## MATERIALS PROVIDED
———

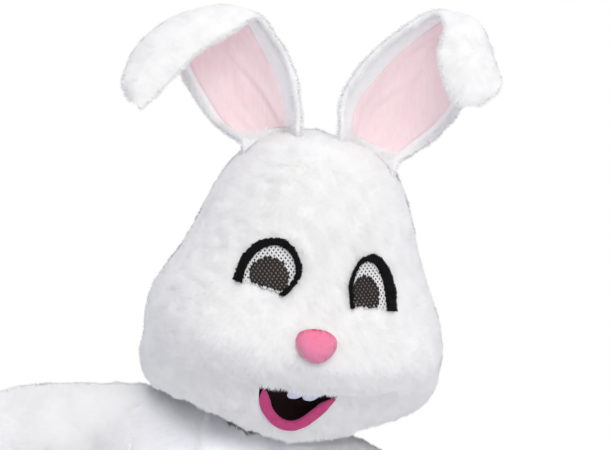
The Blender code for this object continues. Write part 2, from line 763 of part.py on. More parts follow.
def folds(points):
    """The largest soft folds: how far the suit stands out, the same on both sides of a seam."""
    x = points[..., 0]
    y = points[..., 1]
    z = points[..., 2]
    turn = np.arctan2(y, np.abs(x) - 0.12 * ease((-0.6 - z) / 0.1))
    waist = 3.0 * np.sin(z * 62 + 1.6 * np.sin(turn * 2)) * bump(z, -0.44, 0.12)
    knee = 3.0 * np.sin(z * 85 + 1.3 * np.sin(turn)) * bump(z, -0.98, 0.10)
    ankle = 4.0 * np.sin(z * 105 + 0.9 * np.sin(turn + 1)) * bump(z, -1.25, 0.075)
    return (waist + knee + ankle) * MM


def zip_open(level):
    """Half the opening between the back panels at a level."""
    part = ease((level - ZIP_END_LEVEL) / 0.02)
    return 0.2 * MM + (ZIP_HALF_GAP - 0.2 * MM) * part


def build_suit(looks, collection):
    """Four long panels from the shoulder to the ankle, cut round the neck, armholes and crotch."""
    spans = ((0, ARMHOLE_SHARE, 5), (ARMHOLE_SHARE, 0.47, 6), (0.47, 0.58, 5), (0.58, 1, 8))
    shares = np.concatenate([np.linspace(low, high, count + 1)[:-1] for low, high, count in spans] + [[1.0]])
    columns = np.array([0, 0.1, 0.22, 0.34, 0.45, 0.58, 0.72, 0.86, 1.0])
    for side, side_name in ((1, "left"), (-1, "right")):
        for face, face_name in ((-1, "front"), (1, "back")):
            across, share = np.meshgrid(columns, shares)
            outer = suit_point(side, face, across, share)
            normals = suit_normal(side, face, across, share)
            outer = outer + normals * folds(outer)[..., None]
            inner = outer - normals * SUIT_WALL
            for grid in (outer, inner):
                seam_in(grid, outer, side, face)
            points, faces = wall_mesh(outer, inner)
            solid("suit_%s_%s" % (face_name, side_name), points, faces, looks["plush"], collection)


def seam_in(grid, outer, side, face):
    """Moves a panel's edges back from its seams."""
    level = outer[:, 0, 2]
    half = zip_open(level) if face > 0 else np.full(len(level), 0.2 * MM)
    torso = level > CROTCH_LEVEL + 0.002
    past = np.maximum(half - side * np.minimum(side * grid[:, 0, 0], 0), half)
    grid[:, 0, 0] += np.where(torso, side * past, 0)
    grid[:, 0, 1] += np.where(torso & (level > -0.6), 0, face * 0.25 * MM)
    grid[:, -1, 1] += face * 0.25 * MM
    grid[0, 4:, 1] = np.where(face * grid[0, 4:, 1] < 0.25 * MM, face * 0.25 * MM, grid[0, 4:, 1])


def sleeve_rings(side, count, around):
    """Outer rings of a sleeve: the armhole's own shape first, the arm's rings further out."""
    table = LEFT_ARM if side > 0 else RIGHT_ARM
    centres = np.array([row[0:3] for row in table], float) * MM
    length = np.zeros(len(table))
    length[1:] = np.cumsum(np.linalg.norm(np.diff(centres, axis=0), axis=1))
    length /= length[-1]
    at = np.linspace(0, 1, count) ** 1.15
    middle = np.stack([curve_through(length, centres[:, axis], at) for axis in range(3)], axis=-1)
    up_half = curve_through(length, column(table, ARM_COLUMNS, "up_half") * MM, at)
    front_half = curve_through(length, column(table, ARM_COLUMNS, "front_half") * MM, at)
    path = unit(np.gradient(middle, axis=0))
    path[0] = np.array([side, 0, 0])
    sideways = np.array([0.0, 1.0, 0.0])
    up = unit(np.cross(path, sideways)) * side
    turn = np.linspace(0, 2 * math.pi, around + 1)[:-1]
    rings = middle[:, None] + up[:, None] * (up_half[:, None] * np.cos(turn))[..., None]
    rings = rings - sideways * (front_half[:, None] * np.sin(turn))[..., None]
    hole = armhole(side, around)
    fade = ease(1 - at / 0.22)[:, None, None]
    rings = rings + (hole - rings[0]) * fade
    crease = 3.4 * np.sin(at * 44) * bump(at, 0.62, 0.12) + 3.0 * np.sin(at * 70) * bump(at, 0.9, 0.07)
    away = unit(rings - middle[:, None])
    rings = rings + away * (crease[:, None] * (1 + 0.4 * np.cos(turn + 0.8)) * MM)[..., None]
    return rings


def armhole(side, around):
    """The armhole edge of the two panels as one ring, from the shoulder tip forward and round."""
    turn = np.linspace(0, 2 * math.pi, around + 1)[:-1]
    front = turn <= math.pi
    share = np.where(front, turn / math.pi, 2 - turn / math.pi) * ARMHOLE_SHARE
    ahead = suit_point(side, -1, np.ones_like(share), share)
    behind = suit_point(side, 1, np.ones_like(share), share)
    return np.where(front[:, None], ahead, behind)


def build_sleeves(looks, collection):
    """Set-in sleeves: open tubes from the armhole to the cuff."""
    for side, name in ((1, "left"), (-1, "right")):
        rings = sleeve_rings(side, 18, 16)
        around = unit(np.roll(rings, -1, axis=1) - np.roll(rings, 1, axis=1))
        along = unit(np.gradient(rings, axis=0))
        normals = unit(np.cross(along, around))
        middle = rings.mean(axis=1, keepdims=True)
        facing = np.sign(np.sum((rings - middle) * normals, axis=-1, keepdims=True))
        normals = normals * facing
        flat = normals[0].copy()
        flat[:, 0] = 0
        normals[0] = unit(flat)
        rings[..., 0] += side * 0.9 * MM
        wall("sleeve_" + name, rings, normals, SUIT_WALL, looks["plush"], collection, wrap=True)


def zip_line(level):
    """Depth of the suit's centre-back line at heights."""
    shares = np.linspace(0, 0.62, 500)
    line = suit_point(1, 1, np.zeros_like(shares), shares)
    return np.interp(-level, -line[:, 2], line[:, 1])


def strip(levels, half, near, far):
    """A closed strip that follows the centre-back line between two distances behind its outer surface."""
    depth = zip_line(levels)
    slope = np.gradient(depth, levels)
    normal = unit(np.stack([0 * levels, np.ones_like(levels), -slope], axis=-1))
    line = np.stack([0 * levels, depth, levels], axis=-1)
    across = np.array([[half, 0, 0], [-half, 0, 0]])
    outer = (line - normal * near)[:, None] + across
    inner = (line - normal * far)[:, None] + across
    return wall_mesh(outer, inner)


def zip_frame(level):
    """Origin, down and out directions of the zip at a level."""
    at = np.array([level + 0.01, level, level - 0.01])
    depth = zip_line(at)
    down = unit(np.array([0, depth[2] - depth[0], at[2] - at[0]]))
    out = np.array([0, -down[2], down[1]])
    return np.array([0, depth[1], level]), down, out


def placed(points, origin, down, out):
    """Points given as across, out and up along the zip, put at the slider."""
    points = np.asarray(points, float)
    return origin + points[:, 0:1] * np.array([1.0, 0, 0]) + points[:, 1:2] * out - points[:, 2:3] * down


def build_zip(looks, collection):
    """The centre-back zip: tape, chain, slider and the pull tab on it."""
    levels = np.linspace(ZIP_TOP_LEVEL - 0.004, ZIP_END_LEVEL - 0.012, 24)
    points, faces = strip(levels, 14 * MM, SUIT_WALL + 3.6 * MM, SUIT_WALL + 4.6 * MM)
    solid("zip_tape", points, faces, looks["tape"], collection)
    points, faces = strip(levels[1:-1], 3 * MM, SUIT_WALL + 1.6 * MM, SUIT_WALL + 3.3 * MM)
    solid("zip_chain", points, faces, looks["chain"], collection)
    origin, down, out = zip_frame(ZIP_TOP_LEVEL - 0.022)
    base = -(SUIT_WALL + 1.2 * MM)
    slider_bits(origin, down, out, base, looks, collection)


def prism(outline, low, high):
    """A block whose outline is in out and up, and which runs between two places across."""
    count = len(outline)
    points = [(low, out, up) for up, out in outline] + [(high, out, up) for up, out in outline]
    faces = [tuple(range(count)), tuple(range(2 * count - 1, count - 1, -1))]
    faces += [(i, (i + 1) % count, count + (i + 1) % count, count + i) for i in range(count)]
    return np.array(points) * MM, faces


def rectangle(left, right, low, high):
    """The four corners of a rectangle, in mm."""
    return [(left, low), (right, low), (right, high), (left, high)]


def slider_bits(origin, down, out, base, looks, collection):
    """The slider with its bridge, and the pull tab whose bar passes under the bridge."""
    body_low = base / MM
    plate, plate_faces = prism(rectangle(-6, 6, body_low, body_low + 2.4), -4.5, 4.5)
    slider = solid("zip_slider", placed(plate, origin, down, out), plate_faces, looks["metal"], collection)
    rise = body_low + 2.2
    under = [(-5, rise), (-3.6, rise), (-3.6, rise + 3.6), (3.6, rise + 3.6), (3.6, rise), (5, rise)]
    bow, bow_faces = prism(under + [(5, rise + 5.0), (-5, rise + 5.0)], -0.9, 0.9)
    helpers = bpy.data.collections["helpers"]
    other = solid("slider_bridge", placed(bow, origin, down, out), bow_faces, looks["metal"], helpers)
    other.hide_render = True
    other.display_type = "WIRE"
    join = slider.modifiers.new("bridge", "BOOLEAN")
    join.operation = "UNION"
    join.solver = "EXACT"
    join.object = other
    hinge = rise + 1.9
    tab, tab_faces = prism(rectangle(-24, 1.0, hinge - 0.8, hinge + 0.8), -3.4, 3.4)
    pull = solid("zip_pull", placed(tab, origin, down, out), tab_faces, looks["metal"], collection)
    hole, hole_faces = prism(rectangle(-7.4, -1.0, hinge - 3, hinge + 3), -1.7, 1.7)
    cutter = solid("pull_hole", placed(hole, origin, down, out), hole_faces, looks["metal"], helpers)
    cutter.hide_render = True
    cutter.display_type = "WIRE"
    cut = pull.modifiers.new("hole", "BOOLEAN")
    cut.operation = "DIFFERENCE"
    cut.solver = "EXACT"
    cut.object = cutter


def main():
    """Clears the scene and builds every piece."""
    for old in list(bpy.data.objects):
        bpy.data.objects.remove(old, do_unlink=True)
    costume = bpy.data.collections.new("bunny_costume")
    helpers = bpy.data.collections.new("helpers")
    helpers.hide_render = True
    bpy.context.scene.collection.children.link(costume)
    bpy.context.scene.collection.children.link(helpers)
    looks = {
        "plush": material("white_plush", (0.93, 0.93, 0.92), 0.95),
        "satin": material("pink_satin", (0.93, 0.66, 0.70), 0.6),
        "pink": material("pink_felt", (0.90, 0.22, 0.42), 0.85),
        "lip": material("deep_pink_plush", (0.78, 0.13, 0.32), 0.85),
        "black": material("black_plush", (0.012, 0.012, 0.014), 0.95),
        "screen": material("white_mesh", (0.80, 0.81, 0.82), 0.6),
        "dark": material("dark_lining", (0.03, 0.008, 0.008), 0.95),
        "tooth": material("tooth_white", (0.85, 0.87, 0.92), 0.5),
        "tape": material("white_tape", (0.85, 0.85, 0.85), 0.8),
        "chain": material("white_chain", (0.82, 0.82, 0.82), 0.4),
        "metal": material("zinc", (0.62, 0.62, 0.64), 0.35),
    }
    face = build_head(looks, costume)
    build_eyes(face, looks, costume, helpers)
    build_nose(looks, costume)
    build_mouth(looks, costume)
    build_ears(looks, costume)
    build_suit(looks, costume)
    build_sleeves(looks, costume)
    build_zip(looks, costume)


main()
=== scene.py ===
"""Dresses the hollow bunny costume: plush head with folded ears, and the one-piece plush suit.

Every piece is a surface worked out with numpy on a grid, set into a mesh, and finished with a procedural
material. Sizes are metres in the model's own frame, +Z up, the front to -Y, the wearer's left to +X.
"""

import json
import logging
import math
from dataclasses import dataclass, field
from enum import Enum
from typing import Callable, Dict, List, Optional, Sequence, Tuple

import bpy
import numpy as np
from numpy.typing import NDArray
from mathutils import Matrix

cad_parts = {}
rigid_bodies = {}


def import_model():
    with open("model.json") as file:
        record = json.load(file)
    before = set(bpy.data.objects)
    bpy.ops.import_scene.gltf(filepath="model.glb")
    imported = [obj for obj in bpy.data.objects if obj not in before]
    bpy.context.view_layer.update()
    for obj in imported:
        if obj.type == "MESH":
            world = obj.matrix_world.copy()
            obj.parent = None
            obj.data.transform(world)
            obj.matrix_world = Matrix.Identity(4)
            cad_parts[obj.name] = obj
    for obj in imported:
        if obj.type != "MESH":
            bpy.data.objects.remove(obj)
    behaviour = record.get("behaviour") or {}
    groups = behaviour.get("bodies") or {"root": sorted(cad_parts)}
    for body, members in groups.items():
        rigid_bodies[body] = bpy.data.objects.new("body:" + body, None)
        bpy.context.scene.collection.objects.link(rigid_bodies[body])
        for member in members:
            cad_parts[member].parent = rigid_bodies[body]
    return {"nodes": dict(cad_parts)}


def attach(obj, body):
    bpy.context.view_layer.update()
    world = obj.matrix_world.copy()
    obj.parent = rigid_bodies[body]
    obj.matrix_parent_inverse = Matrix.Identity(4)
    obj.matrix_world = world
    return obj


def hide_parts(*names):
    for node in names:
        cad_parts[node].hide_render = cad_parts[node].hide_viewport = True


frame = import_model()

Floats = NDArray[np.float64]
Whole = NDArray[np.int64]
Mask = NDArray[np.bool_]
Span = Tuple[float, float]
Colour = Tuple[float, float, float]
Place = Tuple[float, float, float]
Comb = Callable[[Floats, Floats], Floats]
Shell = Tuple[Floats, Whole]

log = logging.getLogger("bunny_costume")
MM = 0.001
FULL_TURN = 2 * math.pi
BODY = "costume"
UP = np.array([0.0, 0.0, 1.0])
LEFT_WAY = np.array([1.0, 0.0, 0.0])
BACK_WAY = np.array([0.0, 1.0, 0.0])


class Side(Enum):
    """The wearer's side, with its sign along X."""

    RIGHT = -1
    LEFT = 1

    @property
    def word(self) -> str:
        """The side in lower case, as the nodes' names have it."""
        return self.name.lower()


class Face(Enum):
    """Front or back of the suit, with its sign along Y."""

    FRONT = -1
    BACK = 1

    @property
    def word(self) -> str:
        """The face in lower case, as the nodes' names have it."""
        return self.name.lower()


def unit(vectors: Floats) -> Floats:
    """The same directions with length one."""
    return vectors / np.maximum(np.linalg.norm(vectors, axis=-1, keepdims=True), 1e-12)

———

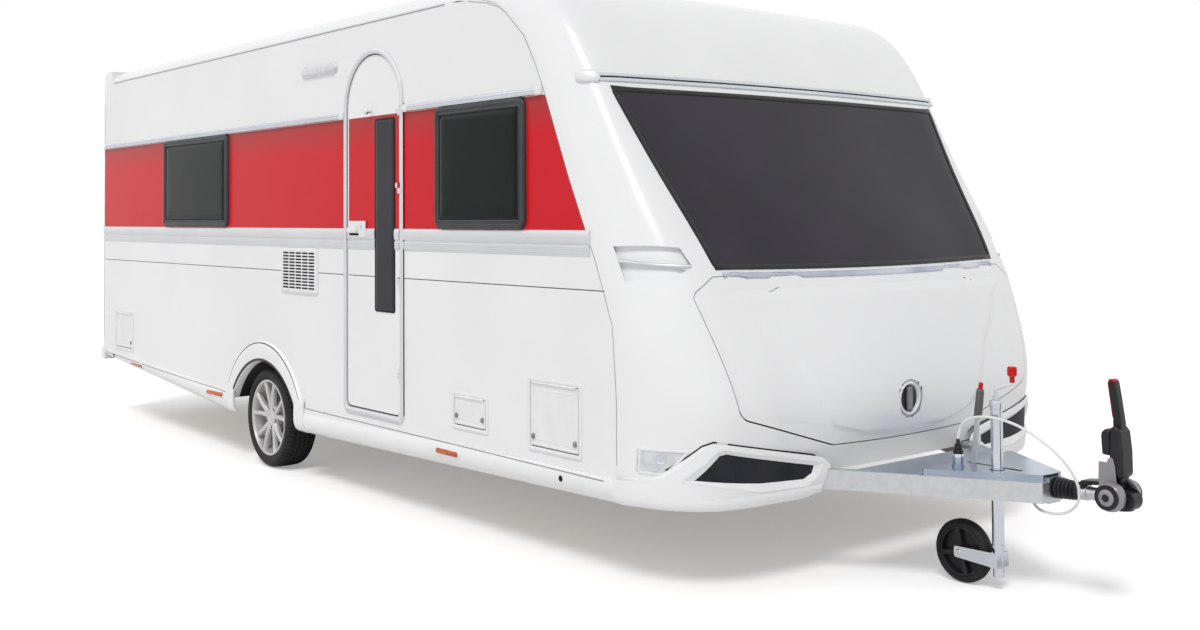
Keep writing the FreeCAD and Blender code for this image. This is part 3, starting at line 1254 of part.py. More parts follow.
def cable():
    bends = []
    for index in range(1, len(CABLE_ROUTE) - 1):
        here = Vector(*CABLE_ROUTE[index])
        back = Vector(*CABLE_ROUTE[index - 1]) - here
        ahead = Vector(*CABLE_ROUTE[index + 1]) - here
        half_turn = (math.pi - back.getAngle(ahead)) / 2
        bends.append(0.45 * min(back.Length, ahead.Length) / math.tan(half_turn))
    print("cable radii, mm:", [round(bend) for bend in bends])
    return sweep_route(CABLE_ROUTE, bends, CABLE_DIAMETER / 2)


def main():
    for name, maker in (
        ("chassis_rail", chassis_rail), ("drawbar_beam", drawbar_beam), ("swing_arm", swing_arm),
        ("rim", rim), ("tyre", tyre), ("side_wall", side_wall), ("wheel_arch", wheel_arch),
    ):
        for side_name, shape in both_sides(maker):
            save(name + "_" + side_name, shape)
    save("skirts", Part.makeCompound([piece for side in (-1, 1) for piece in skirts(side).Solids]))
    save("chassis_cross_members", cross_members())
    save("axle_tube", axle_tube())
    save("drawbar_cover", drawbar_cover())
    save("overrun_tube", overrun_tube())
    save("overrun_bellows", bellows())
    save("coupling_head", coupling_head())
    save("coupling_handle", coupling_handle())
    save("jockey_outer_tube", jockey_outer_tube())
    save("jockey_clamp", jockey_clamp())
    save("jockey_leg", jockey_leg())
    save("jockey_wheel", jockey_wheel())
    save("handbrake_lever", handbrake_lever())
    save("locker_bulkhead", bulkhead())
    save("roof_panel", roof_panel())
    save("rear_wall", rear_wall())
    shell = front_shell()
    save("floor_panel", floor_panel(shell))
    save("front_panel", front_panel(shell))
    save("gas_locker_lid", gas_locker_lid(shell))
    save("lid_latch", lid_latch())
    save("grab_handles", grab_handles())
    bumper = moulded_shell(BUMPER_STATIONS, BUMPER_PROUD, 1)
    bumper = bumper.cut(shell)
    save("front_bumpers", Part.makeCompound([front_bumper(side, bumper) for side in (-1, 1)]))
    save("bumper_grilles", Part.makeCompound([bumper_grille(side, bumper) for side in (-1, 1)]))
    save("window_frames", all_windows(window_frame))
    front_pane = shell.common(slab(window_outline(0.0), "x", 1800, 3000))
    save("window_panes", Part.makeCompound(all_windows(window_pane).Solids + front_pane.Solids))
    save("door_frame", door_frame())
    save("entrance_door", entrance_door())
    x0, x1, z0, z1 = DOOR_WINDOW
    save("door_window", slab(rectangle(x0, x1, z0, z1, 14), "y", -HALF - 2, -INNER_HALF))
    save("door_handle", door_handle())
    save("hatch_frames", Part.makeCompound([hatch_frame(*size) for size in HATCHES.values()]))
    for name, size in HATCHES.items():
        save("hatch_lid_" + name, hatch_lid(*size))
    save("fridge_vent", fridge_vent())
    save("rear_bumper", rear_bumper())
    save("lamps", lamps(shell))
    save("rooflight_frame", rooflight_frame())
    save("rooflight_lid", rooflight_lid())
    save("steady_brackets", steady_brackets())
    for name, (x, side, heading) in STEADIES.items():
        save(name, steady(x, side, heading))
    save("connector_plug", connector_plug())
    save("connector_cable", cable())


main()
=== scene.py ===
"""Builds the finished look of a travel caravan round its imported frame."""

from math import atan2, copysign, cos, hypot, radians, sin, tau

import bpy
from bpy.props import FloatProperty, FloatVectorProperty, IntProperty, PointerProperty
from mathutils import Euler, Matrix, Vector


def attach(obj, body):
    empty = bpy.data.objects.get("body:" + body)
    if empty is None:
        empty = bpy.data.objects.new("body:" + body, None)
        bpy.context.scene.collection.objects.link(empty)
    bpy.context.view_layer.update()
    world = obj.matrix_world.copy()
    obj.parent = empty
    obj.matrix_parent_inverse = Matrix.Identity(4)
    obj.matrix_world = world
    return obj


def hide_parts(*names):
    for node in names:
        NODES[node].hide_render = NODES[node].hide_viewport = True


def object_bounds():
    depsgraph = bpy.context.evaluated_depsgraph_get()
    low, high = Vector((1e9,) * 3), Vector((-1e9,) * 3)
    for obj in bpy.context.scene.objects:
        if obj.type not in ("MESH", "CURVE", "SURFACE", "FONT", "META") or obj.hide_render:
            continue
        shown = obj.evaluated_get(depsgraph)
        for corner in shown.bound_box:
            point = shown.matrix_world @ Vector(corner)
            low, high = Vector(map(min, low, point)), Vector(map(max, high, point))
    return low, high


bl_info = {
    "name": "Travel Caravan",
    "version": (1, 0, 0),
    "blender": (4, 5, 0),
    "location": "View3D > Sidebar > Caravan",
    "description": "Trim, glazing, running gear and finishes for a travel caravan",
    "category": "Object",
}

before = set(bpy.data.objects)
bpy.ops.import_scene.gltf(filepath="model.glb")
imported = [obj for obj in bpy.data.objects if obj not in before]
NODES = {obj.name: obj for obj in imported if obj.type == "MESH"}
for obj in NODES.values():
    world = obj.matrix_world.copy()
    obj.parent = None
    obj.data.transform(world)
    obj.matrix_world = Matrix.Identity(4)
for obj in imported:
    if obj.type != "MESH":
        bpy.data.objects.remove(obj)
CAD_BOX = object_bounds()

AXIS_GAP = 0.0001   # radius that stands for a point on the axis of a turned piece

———

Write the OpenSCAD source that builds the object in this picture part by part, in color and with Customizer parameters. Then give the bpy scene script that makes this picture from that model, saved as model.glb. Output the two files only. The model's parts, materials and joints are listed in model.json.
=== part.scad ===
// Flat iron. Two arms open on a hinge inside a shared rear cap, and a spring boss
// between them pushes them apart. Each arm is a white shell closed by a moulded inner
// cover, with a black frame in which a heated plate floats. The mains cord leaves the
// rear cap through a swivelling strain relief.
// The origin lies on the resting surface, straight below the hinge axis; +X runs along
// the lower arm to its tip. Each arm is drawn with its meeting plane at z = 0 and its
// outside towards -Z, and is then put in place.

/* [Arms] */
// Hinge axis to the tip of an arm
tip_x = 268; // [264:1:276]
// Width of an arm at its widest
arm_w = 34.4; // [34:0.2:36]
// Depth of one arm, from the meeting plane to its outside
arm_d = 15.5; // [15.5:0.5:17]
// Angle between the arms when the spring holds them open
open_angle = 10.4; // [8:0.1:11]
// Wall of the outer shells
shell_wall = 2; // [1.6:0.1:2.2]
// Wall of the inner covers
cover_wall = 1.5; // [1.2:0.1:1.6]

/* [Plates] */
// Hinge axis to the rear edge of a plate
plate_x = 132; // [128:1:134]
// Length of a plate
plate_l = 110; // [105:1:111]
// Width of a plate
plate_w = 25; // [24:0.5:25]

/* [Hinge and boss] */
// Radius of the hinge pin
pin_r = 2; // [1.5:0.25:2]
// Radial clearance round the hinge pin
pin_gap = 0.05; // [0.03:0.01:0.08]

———

## WHAT YOU HAVE TO DO
Exactly and exclusively, reproduce the lines that start at the line containing "x0, x1, z0, z1 = DOOR_WINDOW" and end at the line containing "depsgraph = bpy.context.evaluated_depsgraph_get()", inclusive of both.

## TASK RESPONSE
    x0, x1, z0, z1 = DOOR_WINDOW
    save("door_window", slab(rectangle(x0, x1, z0, z1, 14), "y", -HALF - 2, -INNER_HALF))
    save("door_handle", door_handle())
    save("hatch_frames", Part.makeCompound([hatch_frame(*size) for size in HATCHES.values()]))
    for name, size in HATCHES.items():
        save("hatch_lid_" + name, hatch_lid(*size))
    save("fridge_vent", fridge_vent())
    save("rear_bumper", rear_bumper())
    save("lamps", lamps(shell))
    save("rooflight_frame", rooflight_frame())
    save("rooflight_lid", rooflight_lid())
    save("steady_brackets", steady_brackets())
    for name, (x, side, heading) in STEADIES.items():
        save(name, steady(x, side, heading))
    save("connector_plug", connector_plug())
    save("connector_cable", cable())


main()
=== scene.py ===
"""Builds the finished look of a travel caravan round its imported frame."""

from math import atan2, copysign, cos, hypot, radians, sin, tau

import bpy
from bpy.props import FloatProperty, FloatVectorProperty, IntProperty, PointerProperty
from mathutils import Euler, Matrix, Vector


def attach(obj, body):
    empty = bpy.data.objects.get("body:" + body)
    if empty is None:
        empty = bpy.data.objects.new("body:" + body, None)
        bpy.context.scene.collection.objects.link(empty)
    bpy.context.view_layer.update()
    world = obj.matrix_world.copy()
    obj.parent = empty
    obj.matrix_parent_inverse = Matrix.Identity(4)
    obj.matrix_world = world
    return obj


def hide_parts(*names):
    for node in names:
        NODES[node].hide_render = NODES[node].hide_viewport = True


def object_bounds():
    depsgraph = bpy.context.evaluated_depsgraph_get()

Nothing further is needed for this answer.